Maybe even try duplicating your vocal track and tune it up an octave. Put heavy reverb on it and quietly blend it in.
Making small decisions will take a dry track and make it "vibey." Experiment with instruments, finding what is best for the polyphonic, monophonic, and percussive elements.
Tip No. 3: EQ Your Verb
[If you’re new to some of this terminology, just understand that you NEED to create a reverb bus to properly EQ a reverb effect.]
Putting EQ on your reverb bus isn’t always necessary, but it can be effective. Technically, reverb happens when a sound wave hits a surface and hundreds of little echoes sound off of the surfaces.
If you’re not careful, these little echoes will clash with one another. This is why EQ can be a useful tool. Carving out frequencies on your reverb busses can keep your frequency spectrum clean.
You can also EQ verb as an effect. High-passing a reverb bus can add sizzle and presence to a track, and low-passing a reverb channel can give the effect of distance.
Tip No. 4: Avoid Letting Reverb Clash with the Beat
In many cases, the beat is the driving force of the song, letting the listener feel rhythm and drive.
Reverb adds space. If you add too much space to a kick or snare, the “pop” starts to dissipate. The force that once drove the song is now lost in the audio ether.
There are a few ways to keep the drums clean and present.
- Add pre-delay. Start at around 30ms and adjust to taste.
- Be subtle. Unless you’re going for a compressed, crushed talk-back mic effect, the drums should stay poppy and in the mix.
- Use a different reverb bus for the drums. Make sure your vocals and guitars are not sharing a reverb bus with the drum bus.
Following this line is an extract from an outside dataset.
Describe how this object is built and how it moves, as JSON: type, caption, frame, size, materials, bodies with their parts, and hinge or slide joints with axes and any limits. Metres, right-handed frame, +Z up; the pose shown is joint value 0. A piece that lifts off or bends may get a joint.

Pay attention to detail. If you make 40 little choices during the production process, your song will feel much more refined than if you made 10 big choices. Be creative and create a sonic space that resonates with listeners.
Learning how to incorporate space into your mix is a craft. It will indeed take time, so don’t get frustrated when you find yourself swimming in muddy audio. Just start small and take your time.